The band consists of: Michel Berckmans (on oboe, English horn, bassoon, and melodica), Kurt Bude (on clarinet and saxophone), Daniel Denis (on drums and percussion), Martin Lauwers (on violin), Eric Plantain (on bass), and Peter van der Berghe (on keyboards).

Horns and woodwinds provide a classical air of the type rarely heard in orchestra halls. The wailings and blarings are forceful and thick with passion, but steeped in shadow. Frantic violin enhances this desperation. While the subterranean demeanor of the bass fractures the stage with nimble-fingered thunder. Cohesion is rivaled only by the slithery disposition of the melodies.

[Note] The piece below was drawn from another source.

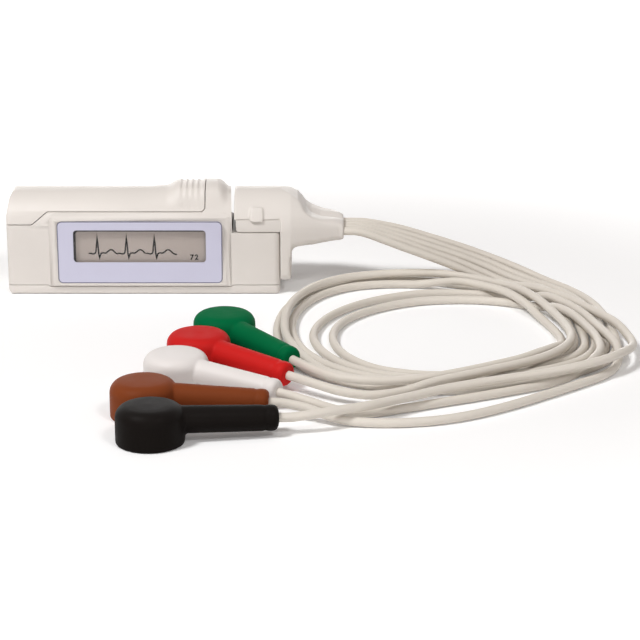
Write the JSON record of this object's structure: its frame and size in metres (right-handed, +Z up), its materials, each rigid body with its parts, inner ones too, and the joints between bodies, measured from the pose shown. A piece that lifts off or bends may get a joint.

The keyboards belong to a hyperactive variety, and it is frightening to believe that only ten fingers can trigger such complex and vigorous chords. The riffs sway and swoop with exhausting energy.

The percussion is equally dazzling, generating earth-shattering rhythms of monstrous intricacy and puissance. Fatigue does not seem to be a trait acknowledged by the drummer as he delivers enormous tempos of bewitching character.

Dark is somewhat of an understatement when describing Univers Zero's music. The band's fusion of gothic, chamber music, and rock in opposition produces a brand of prog rock that shambles about in the haunted forest like a revenant not born of earth. While the compositions are crisp and meticulous, the music pulsates with a strange vitality of arcane origins.